Aim of the task
Omit the pictures and output every entry below exactly as written.

Parts and joints as JSON:
☆ ☆ ☆ ☆
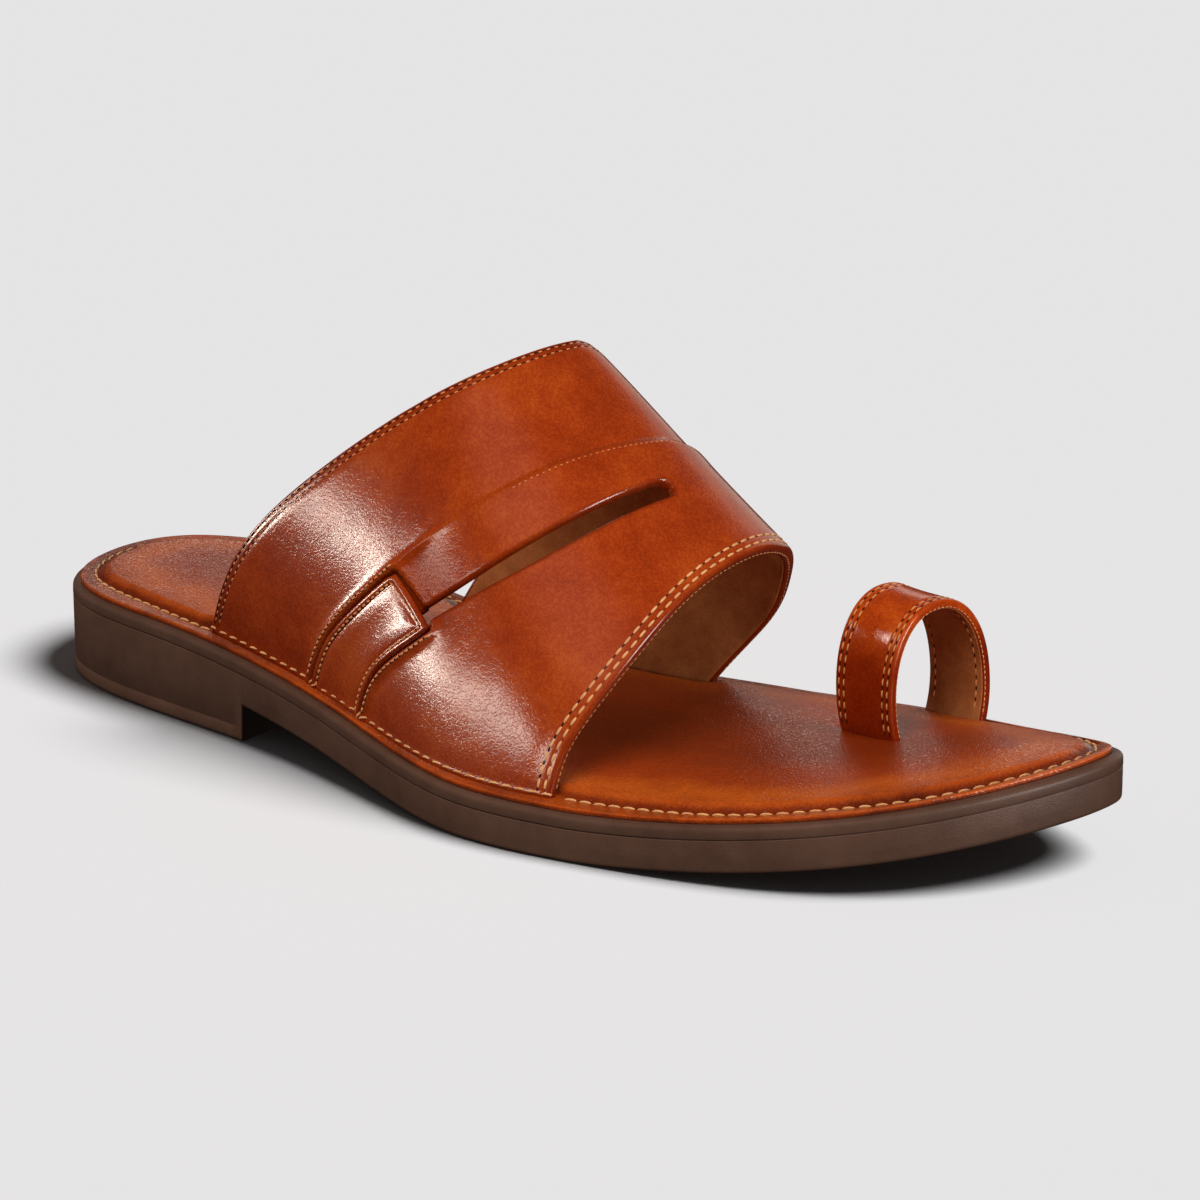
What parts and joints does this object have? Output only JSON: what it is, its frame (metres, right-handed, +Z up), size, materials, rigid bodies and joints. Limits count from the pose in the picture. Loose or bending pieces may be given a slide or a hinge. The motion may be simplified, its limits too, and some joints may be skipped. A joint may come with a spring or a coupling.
{
  "type": "toe ring sandal",
  "caption": "Men's tan leather toe ring slide sandal for the right foot: wide slotted instep band with keeper tab, padded footbed and low-heeled rubber sole.",
  "frame": {"origin": "on the ground under the middle of the outsole's length and width", "axes": "+X towards the toe, +Y towards the big-toe (inner) side of this right shoe, +Z up"},
  "size_m": [0.2858, 0.1049, 0.1013],
  "materials": {
    "outsole_rubber": "satin dark brown moulded rubber with a fine side groove",
    "footbed_leather": "smooth polished tan leather, padded, stitched round the rim",
    "upper_leather": "glossy cognac leather with a fine pebble grain",
    "lining_leather": "matt brown lining leather",
    "thread": "twisted pale gold thread"
  },
  "bodies": {
    "root": {"outsole": "outsole_rubber", "insole": "footbed_leather", "upper": "upper_leather", "keeper_tab": "upper_leather", "toe_ring": "upper_leather"}
  },
  "joints": []
}
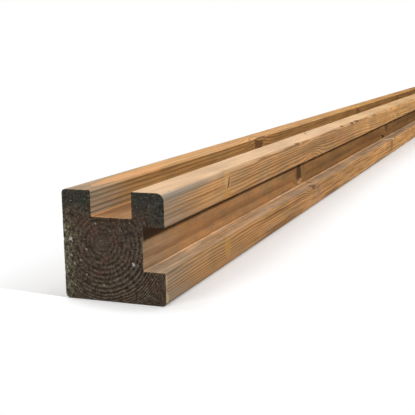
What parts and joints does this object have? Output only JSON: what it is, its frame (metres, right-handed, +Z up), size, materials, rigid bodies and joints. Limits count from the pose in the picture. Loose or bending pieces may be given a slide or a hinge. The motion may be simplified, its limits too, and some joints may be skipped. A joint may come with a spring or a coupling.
{
  "type": "slotted fence post",
  "caption": "Square planed timber corner post lying on its side, with a full-length panel slot in its top face and another in the adjoining side face.",
  "frame": {"origin": "middle of the plain face the post lies on", "axes": "+Y along the post from the near sawn end to the far one, +Z up out of the top slot, +X out of the side slot"},
  "size_m": [0.095, 2.1, 0.095],
  "materials": {
    "timber": "planed and pressure treated, ends sawn"
  },
  "bodies": {
    "root": {"slotted_post": "timber"}
  },
  "joints": []
}
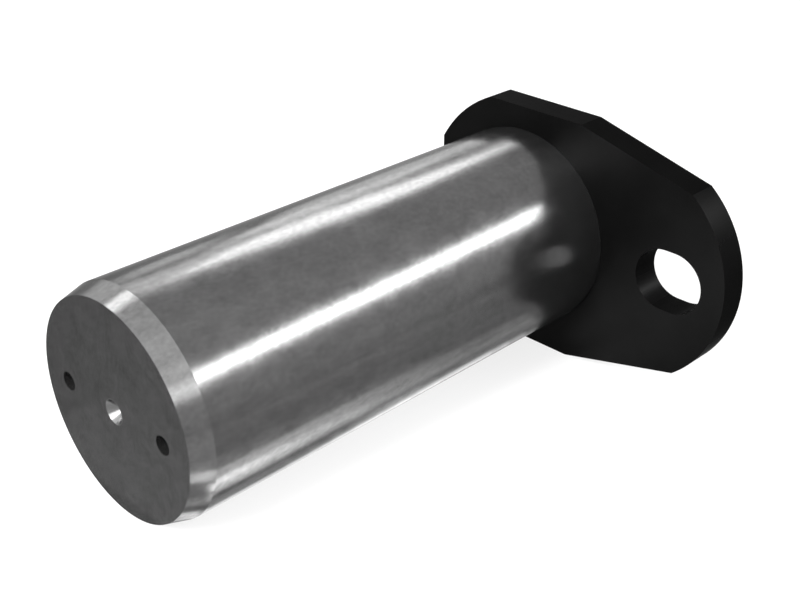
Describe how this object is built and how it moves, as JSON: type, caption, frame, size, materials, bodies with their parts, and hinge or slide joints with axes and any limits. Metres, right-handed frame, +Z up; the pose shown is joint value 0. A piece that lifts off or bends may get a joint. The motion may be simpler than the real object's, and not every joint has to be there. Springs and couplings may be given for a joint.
{
  "type": "flagged linkage pin",
  "caption": "Turned steel linkage pin with a lead-in taper and a welded black flag plate that a keeper bolt holds through an obround slot.",
  "frame": {"origin": "on the shaft's axis, in the plane of the flag's front face, where the pin seats", "axes": "+X along the shaft towards its free end, +Y along the flag towards the bolt slot, +Z up as the pin lies on the flag's level lower edge and the free end"},
  "size_m": [0.211, 0.1355, 0.098],
  "materials": {
    "bare_steel": "fine-turned and ground, satin, lightly clouded, bare",
    "black_paint": "satin black paint on flat plate",
    "painted_weld": "satin black paint over a rippled weld"
  },
  "bodies": {
    "root": {"pin_shaft": "bare_steel", "flag_plate": "black_paint", "weld_bead": "painted_weld"}
  },
  "joints": []
}
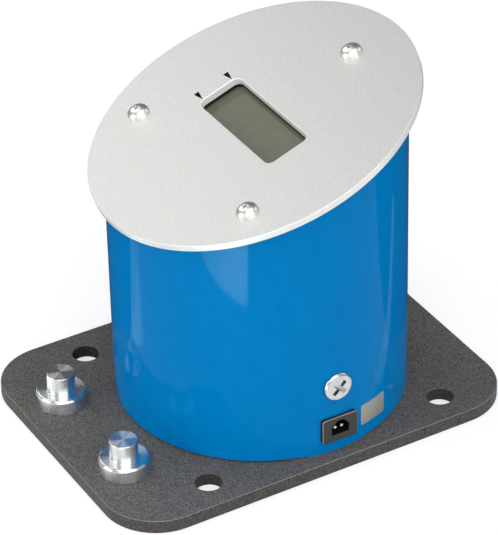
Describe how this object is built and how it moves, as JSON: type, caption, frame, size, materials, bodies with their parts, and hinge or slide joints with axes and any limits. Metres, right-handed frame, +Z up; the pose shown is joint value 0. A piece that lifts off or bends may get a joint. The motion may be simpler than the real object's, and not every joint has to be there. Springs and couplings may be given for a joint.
{
  "type": "torque tester",
  "caption": "Bench torque tester: measuring shaft with a square socket in the left side, round hood with a sloping display face, and a flat bolt-down base plate.",
  "frame": {"origin": "middle of the base plate's underside, which is also the bottom centre of the whole object", "axes": "+Z up; -Y towards the user, where the low side of the display face and the adapter posts are; -X is the left side with the square socket; +X is the right side with the power inlet"},
  "size_m": [0.132, 0.1784, 0.1519],
  "materials": {
    "plate_coat": "dark grey powder coat with a fine sandy texture",
    "turned_aluminium": "bright turned",
    "zinc_steel": "zinc plated",
    "polished_steel": "polished stainless steel",
    "black_steel": "black oxide",
    "block_steel": "machined and oiled",
    "shaft_steel": "ground alloy steel",
    "bush_bronze": "turned bronze",
    "gauge_film": "amber film with foil grid",
    "board_green": "solder resist",
    "hood_blue": "gloss blue stove enamel",
    "face_silver": "satin anodised front, bright milled edge",
    "bezel_black": "moulded",
    "display_glass": "polarised grey-green glass",
    "display_reflector": "satin film",
    "strip_rubber": "silicone",
    "spacer_brass": "turned hexagon bar",
    "chip_black": "moulded epoxy",
    "capacitor_sleeve": "shrunk sleeve",
    "header_ivory": "moulded nylon",
    "inlet_grey": "moulded",
    "contact_plate": "tin plated",
    "lead_black": "extruded sheath",
    "lead_grey": "extruded sheath",
    "label_foil": "matt foil"
  },
  "bodies": {
    "tester": {"base_plate": "plate_coat", "left_adapter_post": "turned_aluminium", "right_adapter_post": "turned_aluminium", "post_screws": "zinc_steel", "bearing_block": "block_steel", "reaction_block": "block_steel", "block_screws": "zinc_steel", "measuring_flange": "shaft_steel", "flange_screws": "black_steel", "flange_washers": "zinc_steel", "measuring_neck": "shaft_steel", "strain_gauges": "gauge_film", "gauge_terminal": "board_green", "hub_bush": "bush_bronze", "hood": "hood_blue", "face_lugs": "hood_blue", "hood_screws": "zinc_steel", "face_plate": "face_silver", "face_screws": "polished_steel", "lcd_bezel": "bezel_black", "lcd_front_glass": "display_glass", "lcd_rear_glass": "display_glass", "lcd_reflector": "display_reflector", "contact_strips": "strip_rubber", "display_board": "board_green", "board_spacers": "spacer_brass", "board_screws": "zinc_steel", "processor_chip": "chip_black", "amplifier_chips": "chip_black", "smoothing_capacitors": "capacitor_sleeve", "voltage_regulator": "chip_black", "lead_headers": "header_ivory", "power_inlet": "inlet_grey", "inlet_contacts": "contact_plate", "power_lead": "lead_black", "gauge_lead": "lead_grey", "rating_label": "label_foil"},
    "hub": {"drive_hub": "shaft_steel"}
  },
  "joints": [
    {"name": "hub_twist", "type": "hinge", "parent": "tester", "child": "hub", "pos_m": [-0.0354, 0.006, 0.037], "axis": [1, 0, 0], "range_deg": [-0.4, 0.4], "stiffness_Nm_per_rad": 5}
  ]
}
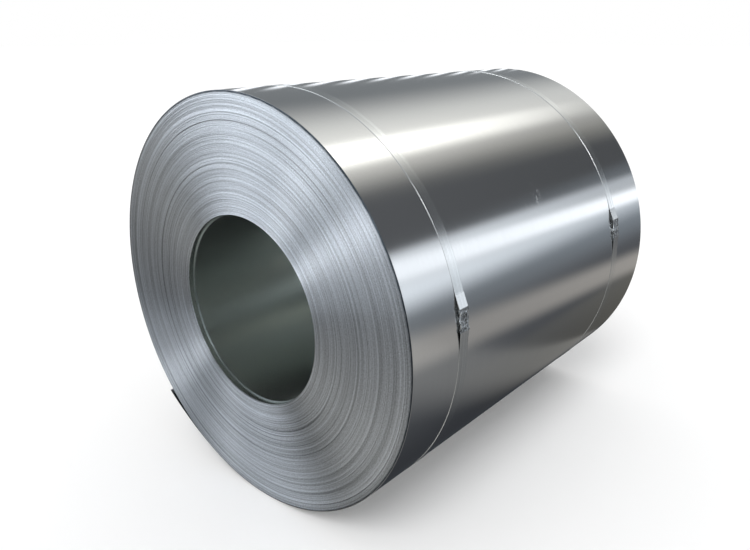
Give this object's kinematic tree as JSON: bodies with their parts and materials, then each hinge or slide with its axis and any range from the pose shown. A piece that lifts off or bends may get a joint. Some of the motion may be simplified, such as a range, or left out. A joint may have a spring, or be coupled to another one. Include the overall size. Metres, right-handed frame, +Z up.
{
  "type": "steel coil",
  "caption": "Coil of bright cold-rolled steel strip with an open bore, tied round with sealed steel straps and lying on its side, as raw stock for slitting or pressing.",
  "frame": {"origin": "on the floor under the middle of the coil, which lies on its two straps", "axes": "X runs along the coil's axis, with the end whose innermost turns are set back at -X and the plain end at +X. Z is up. The seals are on the -Y side, a little above the axis, and the end of the strip is low on the +Y side."},
  "size_m": [1.219, 1.1259, 1.1216],
  "materials": {
    "strip": "bright cold-rolled steel with fine rolling lines round the coil",
    "strap": "bare steel strapping, slightly dull",
    "seal": "bare pressed steel, crimped and scuffed"
  },
  "bodies": {
    "root": {"coil": "strip", "strap_front": "strap", "strap_rear": "strap", "seal_front": "seal", "seal_rear": "seal"}
  },
  "joints": []
}
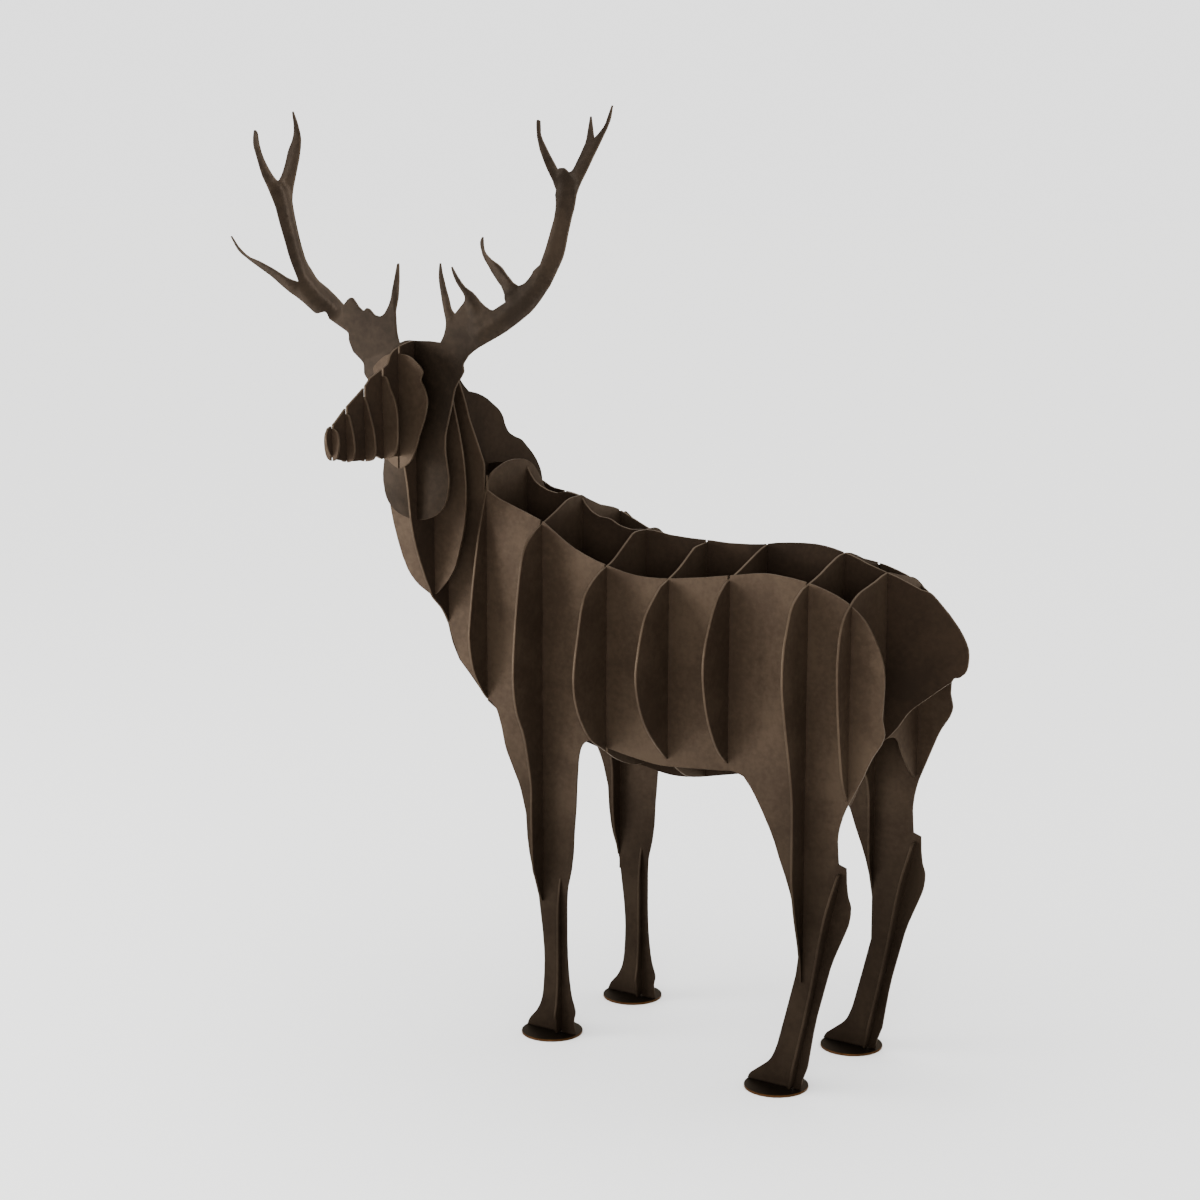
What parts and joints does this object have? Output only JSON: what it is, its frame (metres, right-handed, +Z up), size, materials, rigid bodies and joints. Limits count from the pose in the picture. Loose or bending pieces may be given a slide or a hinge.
☆ ☆ ☆ ☆
Exercise response
What parts and joints does this object have? Output only JSON: what it is, its frame (metres, right-handed, +Z up), size, materials, rigid bodies and joints. Limits count from the pose in the picture. Loose or bending pieces may be given a slide or a hinge. The motion may be simplified, its limits too, and some joints may be skipped. A joint may come with a spring or a coupling.
{
  "type": "toe ring sandal",
  "caption": "Men's tan leather toe ring slide sandal for the right foot: wide slotted instep band with keeper tab, padded footbed and low-heeled rubber sole.",
  "frame": {"origin": "on the ground under the middle of the outsole's length and width", "axes": "+X towards the toe, +Y towards the big-toe (inner) side of this right shoe, +Z up"},
  "size_m": [0.2858, 0.1049, 0.1013],
  "materials": {
    "outsole_rubber": "satin dark brown moulded rubber with a fine side groove",
    "footbed_leather": "smooth polished tan leather, padded, stitched round the rim",
    "upper_leather": "glossy cognac leather with a fine pebble grain",
    "lining_leather": "matt brown lining leather",
    "thread": "twisted pale gold thread"
  },
  "bodies": {
    "root": {"outsole": "outsole_rubber", "insole": "footbed_leather", "upper": "upper_leather", "keeper_tab": "upper_leather", "toe_ring": "upper_leather"}
  },
  "joints": []
}
What parts and joints does this object have? Output only JSON: what it is, its frame (metres, right-handed, +Z up), size, materials, rigid bodies and joints. Limits count from the pose in the picture. Loose or bending pieces may be given a slide or a hinge. The motion may be simplified, its limits too, and some joints may be skipped. A joint may come with a spring or a coupling.
{
  "type": "slotted fence post",
  "caption": "Square planed timber corner post lying on its side, with a full-length panel slot in its top face and another in the adjoining side face.",
  "frame": {"origin": "middle of the plain face the post lies on", "axes": "+Y along the post from the near sawn end to the far one, +Z up out of the top slot, +X out of the side slot"},
  "size_m": [0.095, 2.1, 0.095],
  "materials": {
    "timber": "planed and pressure treated, ends sawn"
  },
  "bodies": {
    "root": {"slotted_post": "timber"}
  },
  "joints": []
}
Describe how this object is built and how it moves, as JSON: type, caption, frame, size, materials, bodies with their parts, and hinge or slide joints with axes and any limits. Metres, right-handed frame, +Z up; the pose shown is joint value 0. A piece that lifts off or bends may get a joint. The motion may be simpler than the real object's, and not every joint has to be there. Springs and couplings may be given for a joint.
{
  "type": "flagged linkage pin",
  "caption": "Turned steel linkage pin with a lead-in taper and a welded black flag plate that a keeper bolt holds through an obround slot.",
  "frame": {"origin": "on the shaft's axis, in the plane of the flag's front face, where the pin seats", "axes": "+X along the shaft towards its free end, +Y along the flag towards the bolt slot, +Z up as the pin lies on the flag's level lower edge and the free end"},
  "size_m": [0.211, 0.1355, 0.098],
  "materials": {
    "bare_steel": "fine-turned and ground, satin, lightly clouded, bare",
    "black_paint": "satin black paint on flat plate",
    "painted_weld": "satin black paint over a rippled weld"
  },
  "bodies": {
    "root": {"pin_shaft": "bare_steel", "flag_plate": "black_paint", "weld_bead": "painted_weld"}
  },
  "joints": []
}
Describe how this object is built and how it moves, as JSON: type, caption, frame, size, materials, bodies with their parts, and hinge or slide joints with axes and any limits. Metres, right-handed frame, +Z up; the pose shown is joint value 0. A piece that lifts off or bends may get a joint. The motion may be simpler than the real object's, and not every joint has to be there. Springs and couplings may be given for a joint.
{
  "type": "torque tester",
  "caption": "Bench torque tester: measuring shaft with a square socket in the left side, round hood with a sloping display face, and a flat bolt-down base plate.",
  "frame": {"origin": "middle of the base plate's underside, which is also the bottom centre of the whole object", "axes": "+Z up; -Y towards the user, where the low side of the display face and the adapter posts are; -X is the left side with the square socket; +X is the right side with the power inlet"},
  "size_m": [0.132, 0.1784, 0.1519],
  "materials": {
    "plate_coat": "dark grey powder coat with a fine sandy texture",
    "turned_aluminium": "bright turned",
    "zinc_steel": "zinc plated",
    "polished_steel": "polished stainless steel",
    "black_steel": "black oxide",
    "block_steel": "machined and oiled",
    "shaft_steel": "ground alloy steel",
    "bush_bronze": "turned bronze",
    "gauge_film": "amber film with foil grid",
    "board_green": "solder resist",
    "hood_blue": "gloss blue stove enamel",
    "face_silver": "satin anodised front, bright milled edge",
    "bezel_black": "moulded",
    "display_glass": "polarised grey-green glass",
    "display_reflector": "satin film",
    "strip_rubber": "silicone",
    "spacer_brass": "turned hexagon bar",
    "chip_black": "moulded epoxy",
    "capacitor_sleeve": "shrunk sleeve",
    "header_ivory": "moulded nylon",
    "inlet_grey": "moulded",
    "contact_plate": "tin plated",
    "lead_black": "extruded sheath",
    "lead_grey": "extruded sheath",
    "label_foil": "matt foil"
  },
  "bodies": {
    "tester": {"base_plate": "plate_coat", "left_adapter_post": "turned_aluminium", "right_adapter_post": "turned_aluminium", "post_screws": "zinc_steel", "bearing_block": "block_steel", "reaction_block": "block_steel", "block_screws": "zinc_steel", "measuring_flange": "shaft_steel", "flange_screws": "black_steel", "flange_washers": "zinc_steel", "measuring_neck": "shaft_steel", "strain_gauges": "gauge_film", "gauge_terminal": "board_green", "hub_bush": "bush_bronze", "hood": "hood_blue", "face_lugs": "hood_blue", "hood_screws": "zinc_steel", "face_plate": "face_silver", "face_screws": "polished_steel", "lcd_bezel": "bezel_black", "lcd_front_glass": "display_glass", "lcd_rear_glass": "display_glass", "lcd_reflector": "display_reflector", "contact_strips": "strip_rubber", "display_board": "board_green", "board_spacers": "spacer_brass", "board_screws": "zinc_steel", "processor_chip": "chip_black", "amplifier_chips": "chip_black", "smoothing_capacitors": "capacitor_sleeve", "voltage_regulator": "chip_black", "lead_headers": "header_ivory", "power_inlet": "inlet_grey", "inlet_contacts": "contact_plate", "power_lead": "lead_black", "gauge_lead": "lead_grey", "rating_label": "label_foil"},
    "hub": {"drive_hub": "shaft_steel"}
  },
  "joints": [
    {"name": "hub_twist", "type": "hinge", "parent": "tester", "child": "hub", "pos_m": [-0.0354, 0.006, 0.037], "axis": [1, 0, 0], "range_deg": [-0.4, 0.4], "stiffness_Nm_per_rad": 5}
  ]
}
Give this object's kinematic tree as JSON: bodies with their parts and materials, then each hinge or slide with its axis and any range from the pose shown. A piece that lifts off or bends may get a joint. Some of the motion may be simplified, such as a range, or left out. A joint may have a spring, or be coupled to another one. Include the overall size. Metres, right-handed frame, +Z up.
{
  "type": "steel coil",
  "caption": "Coil of bright cold-rolled steel strip with an open bore, tied round with sealed steel straps and lying on its side, as raw stock for slitting or pressing.",
  "frame": {"origin": "on the floor under the middle of the coil, which lies on its two straps", "axes": "X runs along the coil's axis, with the end whose innermost turns are set back at -X and the plain end at +X. Z is up. The seals are on the -Y side, a little above the axis, and the end of the strip is low on the +Y side."},
  "size_m": [1.219, 1.1259, 1.1216],
  "materials": {
    "strip": "bright cold-rolled steel with fine rolling lines round the coil",
    "strap": "bare steel strapping, slightly dull",
    "seal": "bare pressed steel, crimped and scuffed"
  },
  "bodies": {
    "root": {"coil": "strip", "strap_front": "strap", "strap_rear": "strap", "seal_front": "seal", "seal_rear": "seal"}
  },
  "joints": []
}
What parts and joints does this object have? Output only JSON: what it is, its frame (metres, right-handed, +Z up), size, materials, rigid bodies and joints. Limits count from the pose in the picture. Loose or bending pieces may be given a slide or a hinge.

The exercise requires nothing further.